At the same time he has been to supported living services where the staff answer the front door and are clearly in charge and tenants have token ‘choices’ about what to have for tea. Mark says, “Some supported living services are more like residential homes than the residential home. They can trot out the Reach standards but it still feels like the staff’s home”.

Perhaps as a result of some of this thinking, and also of financial pressures, Portsmouth is moving back to what he says are “slightly more congregate” living arrangements.  Mark accepts that this is a compromise but says they have made a kind of rule: “No more than eight” and in really improved accommodation developed, he says, “with a brilliant housing department”.

Support planning

Portsmouth is also developing its own Support Planning Tool. “This, along with the introduction of a named worker for every service user, will help us to work together with people, help focus on key outcomes and help us manage limited money better”.

Mark is clear that as people who work with people with learning disabilities we need a combination of vision and pragmatism. “The world can be full of people with great theories.
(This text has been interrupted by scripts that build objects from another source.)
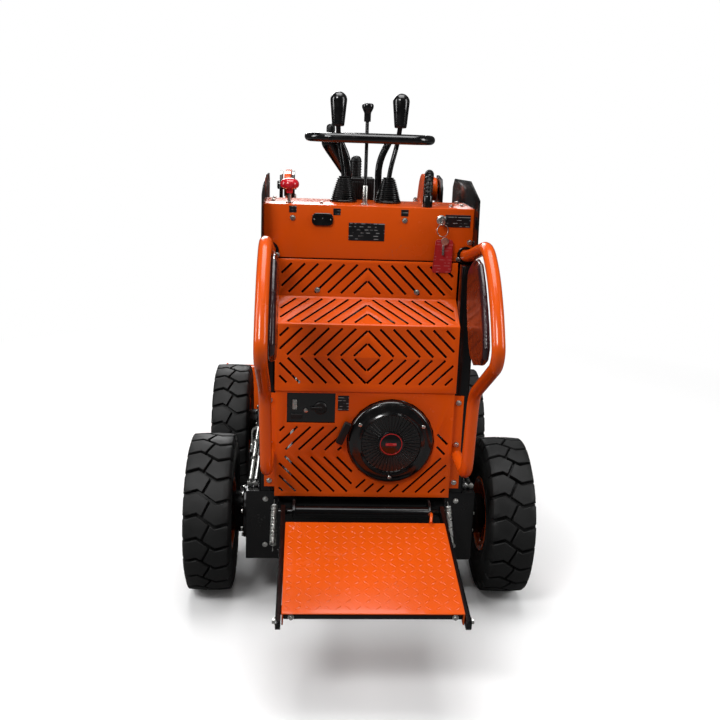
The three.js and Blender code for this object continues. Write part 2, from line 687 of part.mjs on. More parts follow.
// Side arms with their pivot eyes and spring lugs, joined by two cross bars under the step.
function platformFrame() {
  const { inner, outer } = PLATFORM_ARM;
  const arm = outline([
    [-186, 322], [-192, 336], [-205, 342], [-222, 338], [-330, 318], [-430, 306], [-690, 268], [REAR_END, 263],
    [REAR_END, 250], [-688, 243], [-440, 262], [-320, 262], [-296, 232], [-276, 232], [-262, 262], [-222, 300],
    [-205, 302], [-192, 308],
  ]);
  const arms = SIDES.map(([, side]) => sideways(arm, ...span(side, inner, outer)));
  const hooks = SIDES.map(([, side]) =>
    rodAlongX(4, ...span(side, outer - 1, outer + 8), SPRING_END.x, SPRING_END.y, 12));
  const holes = rodAlongX(10.5, -240, 240, FOLD_PIVOT.x, FOLD_PIVOT.y, 16);
  return cut(joined(
    ...arms, ...hooks,
    block(-inner - 1, inner + 1, -620, -596, 242, 254),
    block(-inner - 1, inner + 1, -356, -336, 272, 296)), holes);
}

place("platform_frame", platformFrame(), black(), [DECK.shift, 0, 0]);

// Flat bar bolted between the step's side flanges at its rear edge.
place("step_crossbar", block(-DECK.x + DECK.sheet + GAP, DECK.x - DECK.sheet - GAP, -675, -650, 262, 274.5),
  black(), [DECK.shift, 0, 0]);

// Each return spring as its outer cylinder between the two hooks.
for (const [name, side] of SIDES) {
  const reach = SPRING_TOP.distanceTo(SPRING_END);
  const coil = new THREE.CylinderGeometry(9.5, 9.5, reach - 26, 16).rotateX(Math.PI / 2);
  const middle = SPRING_TOP.clone().lerp(SPRING_END, 0.5);
  const spring = place(`spring_${name}`, coil, zinc(), [side * SPRING_X, middle.x, middle.y]);
  spring.rotation.x = leanOf(SPRING_TOP, SPRING_END);
}

// ---------- grab bars and hip pads ----------

for (const [name, side] of SIDES) {
  const route = GRAB_ROUTE.map(([y, z]) => [side * (z < 500 ? GRAB_X - 8 : GRAB_X - 2), y, z]);
  place(`grab_bar_${name}`, bar(route, GRAB_RADIUS, 46, 44, 10), orange());
}

const padOutline = () => outline([
  [-296, 1020], [-330, 1052], [-384, 1074], [-440, 1068], [-486, 1032], [-530, 985], [-562, 940], [-586, 892],
  [-578, 862], [-540, 838], [-440, 812], [-396, 828], [-352, 872], [-306, 950],
]);

for (const [name, side] of SIDES) {
  const inner = GRAB_X - 2 - GRAB_RADIUS - GAP;
  place(`hip_pad_${name}`, sideways(padOutline(), ...span(side, inner - 12, inner)), vinyl());
}

// ---------- controls ----------

const CONSOLE_TOP = CONSOLE.top + GAP;

// Travel lever: a ribbed boot, a bent stalk and a tapered grip.
function travelLever(reach) {
  const boot = turned([[0, 0], [38, 0], [38, 6], [33, 12], [17, 70], [0, 70]], 20);
  const stalk = bar([[0, 6, 58], [reach * 0.2, 12, 95], [reach * 0.85, 30, 165], [reach, 14, 215]], 7, 30, 14, 8);
  const knob = turned([[0, 0], [17, 0], [19, 8], [23.5, 70], [20, 84], [10, 92], [0, 93]], 20)
    .rotateX(THREE.MathUtils.degToRad(-6)).translate(reach, 12, 206);
  return joined(boot, stalk, knob);
}

place("travel_lever_left", travelLever(-20.5), plastic(), [-67.5, 42, CONSOLE_TOP]);
place("travel_lever_right", travelLever(28.5), plastic(), [57.5, 42, CONSOLE_TOP]);

// Thin centre lever for the auxiliary circuit.
function auxLever() {
  const stem = bar([[0, 0, 0], [0, 0, 20], [2, 46, 225]], 5, 20, 10, 8);
  const ferrule = turned([[0, 0], [7.5, 0], [7.5, 52], [0, 52]], 16);
  const knob = turned([[0, 0], [9, 0], [9.5, 22], [16, 38], [16, 44], [13, 48], [0, 49]], 16).translate(2, 45, 220);
  return joined(stem, ferrule, knob);
}

place("auxiliary_lever", auxLever(), plastic(), [-12.5, -45, CONSOLE_TOP]);

// Loader lever on the valve behind the console box, leaning to the left.
function loaderLever() {
  const stem = bar([[0, 0, 0], [0, 0, 30], [-32, 0, 155]], 8, 30, 10, 8);
  const grip = turned([[0, 0], [10, 0], [27, 98], [26, 112], [14, 122], [0, 124]], 18)
    .rotateY(THREE.MathUtils.degToRad(-27)).translate(-25, 0, 138);
  const rocker = turned([[0, 0], [13, 0], [13, 24], [7, 31], [0, 32]], 14).translate(-72, 0, 248);
  return joined(stem, grip, rocker);
}

place("loader_lever", loaderLever(), plastic(), [-34, 144, TANK_TOP + GAP]);

// Horizontal hand loop on two bent supports.
function handLoop() {
  const z = 176;
  const rear = bar([[0, -56, z], [126, -52, z], [168, -16, z], [168, 44, z], [126, 80, z], [0, 84, z]], 12.5, 40, 18, 8);
  const front = rear.clone().scale(-1, 1, 1);
  const support = (foot, head) => bar([[foot, 78, 0], [foot, 79, 110], [head, 84, z]], 10, 40, 10, 8);
  return joined(closed(rear), closed(front), support(-54, -84), support(32, 62));
}

place("hand_loop", handLoop(), black(), [0, 14, CONSOLE_TOP]);

function stopKnob() {
  return turned([[0, 0], [6, 0], [6, 34], [20, 40], [26, 52], [20, 62], [0, 66]], 20);
}

place("stop_knob", stopKnob(), red(), [-218, -48, CONSOLE_TOP]);

// Spiral-wrapped hose that rises at the console's rear edge and arches forward into its top again.
const HOSE_ROUTE = [[158, 0, 0], [158, 0, 30], [161, 14, 86], [172, 104, 84], [178, 148, 40], [178, 148, 0]];
place("console_hose", bar(HOSE_ROUTE, 12, 30, 24, 8), rubber(), [0, -62, CONSOLE_TOP]);

export default machine;
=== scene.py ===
import math

import bpy
from mathutils import Matrix, Vector


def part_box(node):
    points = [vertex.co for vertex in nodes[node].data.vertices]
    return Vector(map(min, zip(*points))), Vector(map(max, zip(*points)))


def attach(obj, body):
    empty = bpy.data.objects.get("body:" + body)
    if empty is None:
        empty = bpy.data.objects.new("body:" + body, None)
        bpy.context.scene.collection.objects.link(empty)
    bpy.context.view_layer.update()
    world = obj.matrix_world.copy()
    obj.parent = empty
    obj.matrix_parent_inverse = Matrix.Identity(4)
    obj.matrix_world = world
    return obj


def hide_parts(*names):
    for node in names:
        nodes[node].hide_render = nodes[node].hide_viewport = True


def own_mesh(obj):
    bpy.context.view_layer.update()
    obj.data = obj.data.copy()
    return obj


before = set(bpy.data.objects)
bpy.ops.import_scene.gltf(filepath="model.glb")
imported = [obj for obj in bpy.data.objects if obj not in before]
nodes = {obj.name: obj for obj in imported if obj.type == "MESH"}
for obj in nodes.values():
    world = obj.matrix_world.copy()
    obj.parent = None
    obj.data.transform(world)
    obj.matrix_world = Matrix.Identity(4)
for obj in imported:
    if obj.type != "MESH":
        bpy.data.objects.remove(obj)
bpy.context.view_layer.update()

# Lengths are in metres. Stations run forward from the rear axle, which is found from the rear
# tyre, so that a place reads as it would on the machine.
tyre_low, tyre_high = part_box("tyre_rear_left")
REAR_AXLE = (tyre_low.y + tyre_high.y) / 2
WHEEL_RADIUS = (tyre_high.z - tyre_low.z) / 2
SIDES = (("left", -1), ("right", 1))
WHEELS = [(f"{end}_{side_name}", side) for end in ("rear", "front") for side_name, side in SIDES]


def place(x, station, height):
    return Vector((x, REAR_AXLE + station, height))


# ---------------------------------------------------------------- shader building
# Short ways to make shader nodes and to join them, for the floor here and for the finishes of the
# pieces further down.


def feed_socket(tree, socket, value):
    if isinstance(value, bpy.types.NodeSocket):
        tree.links.new(value, socket)
    else:
        socket.default_value = value


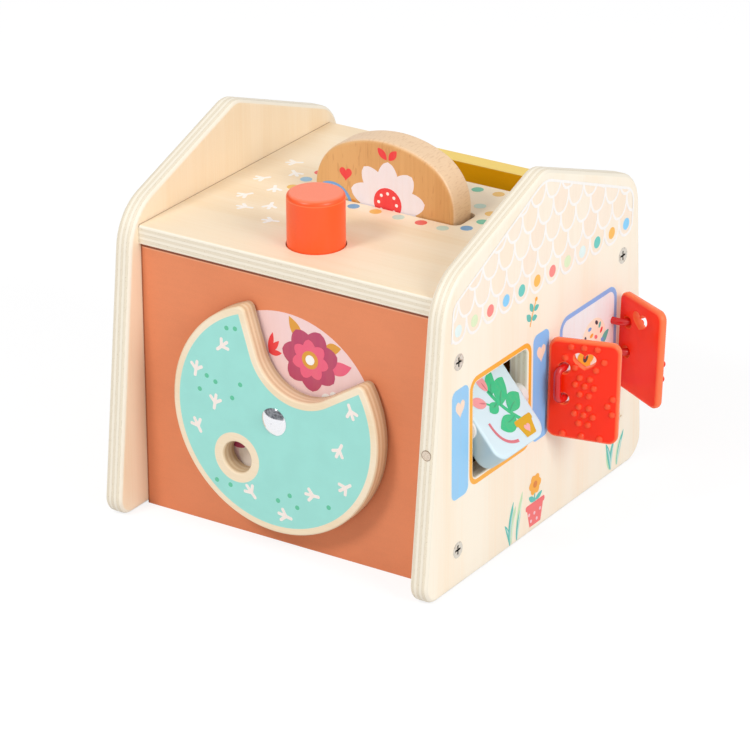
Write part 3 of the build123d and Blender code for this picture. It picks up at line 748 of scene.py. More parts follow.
def new_object(name, points, faces, values=None, merge=0.0001 * MM):
    """A mesh object from points and faces. values gives each point's colours by name. Points
    nearer than merge become one, and points without a face are taken away."""
    mesh = bpy.data.meshes.new(name)
    mesh.from_pydata(points.tolist(), [], faces if isinstance(faces, list) else faces.tolist())
    for label, data in (values or {}).items():
        layer = mesh.color_attributes.new(name=label, type="FLOAT_COLOR", domain="POINT")
        layer.data.foreach_set("color", np.ascontiguousarray(data, np.float32).ravel())
    soft = bmesh.new()
    soft.from_mesh(mesh)
    bmesh.ops.remove_doubles(soft, verts=soft.verts, dist=merge)
    unused = [point for point in soft.verts if not point.link_faces]
    bmesh.ops.delete(soft, geom=unused, context="VERTS")
    soft.to_mesh(mesh)
    soft.free()
    mesh.validate()
    piece = bpy.data.objects.new(name, mesh)
    bpy.context.scene.collection.objects.link(piece)
    return piece


# Patches of one layer take turns at this many heights
INK_STEPS = 11


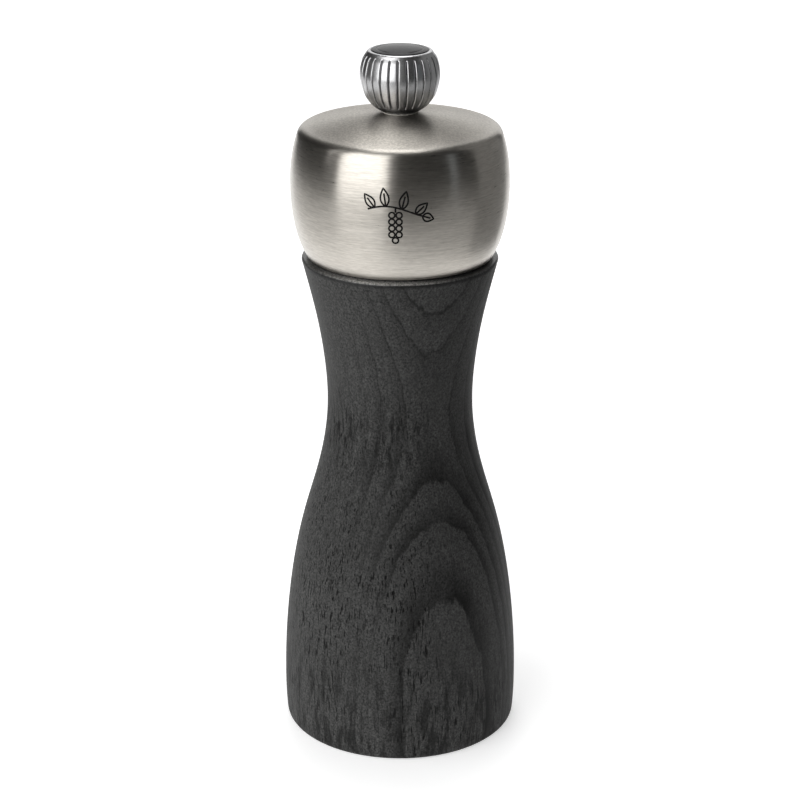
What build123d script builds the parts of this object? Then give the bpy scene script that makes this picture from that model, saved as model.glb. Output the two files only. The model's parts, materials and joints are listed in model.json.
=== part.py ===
"""A hand-turned pepper mill: a waisted wooden body, a brushed steel cap and a fluted knob.

Everything is in millimetres. +Z is up, the mill turns about the Z axis, and z = 0 is the surface it
stands on. Turning the cap turns the square shaft and the inner burr inside the outer burr. Turning
the knob on the shaft's thread draws the shaft and the inner burr up, which closes the gap between
the burrs. The mill is drawn at its coarsest setting, with the inner burr all the way down.
"""

import os
from math import cos, radians, sin

from build123d import *

# The outside.
BODY_HEIGHT = 106.3
FOOT_RADIUS = 25.2
FOOT_ROUND = 1.4
BELLY_RADIUS = 25.5
WAIST_RADIUS = 15.5
WAIST_HEIGHT = 74.0
LIP_RADIUS = 20.6
LIP_ROUND = 0.55
CAP_BOTTOM = 106.85
CAP_MOUTH = 19.5
CAP_RADIUS = 22.75
SHOULDER_RADIUS = 21.2
SHOULDER_HEIGHT = 132.5
ROUND_END_RADIUS = 19.5
ROUND_END_HEIGHT = 134.0
CAP_TOP = 137.05
KNOB_BOTTOM = 137.25
KNOB_FOOT = 3.9
KNOB_RADIUS = 8.22
KNOB_RIM = 149.7
MILL_HEIGHT = 150.35

# Fits, each measured on one side.
PRESS_GAP = 0.05
RUNNING_GAP = 0.08
SLIDING_GAP = 0.1
FACE_GAP = 0.05

# Bores of the wooden body.
RECESS_RADIUS = 19.5
RECESS_DEPTH = 7.9
HOUSING_BORE = 15.0
HOUSING_BORE_TOP = 21.7
HOPPER_RADIUS = 11.5
COLLAR_BORE = 13.9
COLLAR_FLOOR = 91.8
COLLAR_FLANGE = 18.3

# Base plate and its screws.
PLATE_BOTTOM = 5.5
PLATE_THICK = 1.0
PLATE_TOP = PLATE_BOTTOM + PLATE_THICK
PLATE_RADIUS = 19.3
PLATE_HOLE = 10.6
SCREW_CIRCLE = 16.9
SCREW_COUNT = 3
SCREW_SHANK = 1.4
SCREW_LENGTH = 10.0

# Burrs, with the inner one at rest.
STATOR_RADIUS = 12.5
STATOR_TOP = PLATE_TOP + 12.0
STATOR_FINE_TOP = PLATE_TOP + 6.0
ROTOR_BOTTOM = PLATE_TOP + 0.5
ROTOR_FINE_TOP = ROTOR_BOTTOM + 5.0
ROTOR_TOP = ROTOR_BOTTOM + 12.5
BURR_TAPER = 0.2
ROTOR_BASE_RADIUS = 9.3
BURR_GAP = 0.4
TOOTH_DEPTH = 0.45
ROTOR_TEETH = 28
STATOR_TEETH = 36
COARSE_FLUTES = 6
COARSE_STATOR_TEETH = 12

# Housing and bridge.
LEDGE_RADIUS = 11.0
LEDGE_BOTTOM = STATOR_TOP + 1.25
HOUSING_TOP = LEDGE_BOTTOM + 1.8
STRAP_THICK = 1.2
STRAP_WIDTH = 7.0
STRAP_HALF_SPAN = 10.2
BRIDGE_TOP = 32.7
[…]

It’s all very well being visionary but I think one of the skills you need (I am not saying I have this) is pragmatism and a determination to make things happen”.

So that’s how you do the job of commissioner. You need to be both idealistic and pragmatic and in the end maybe you can actually change things. Mark says, “Thankfully, in Portsmouth there are a lot of people who can make a plan, are by nature collaborative and determined to ‘make it happen’ ”.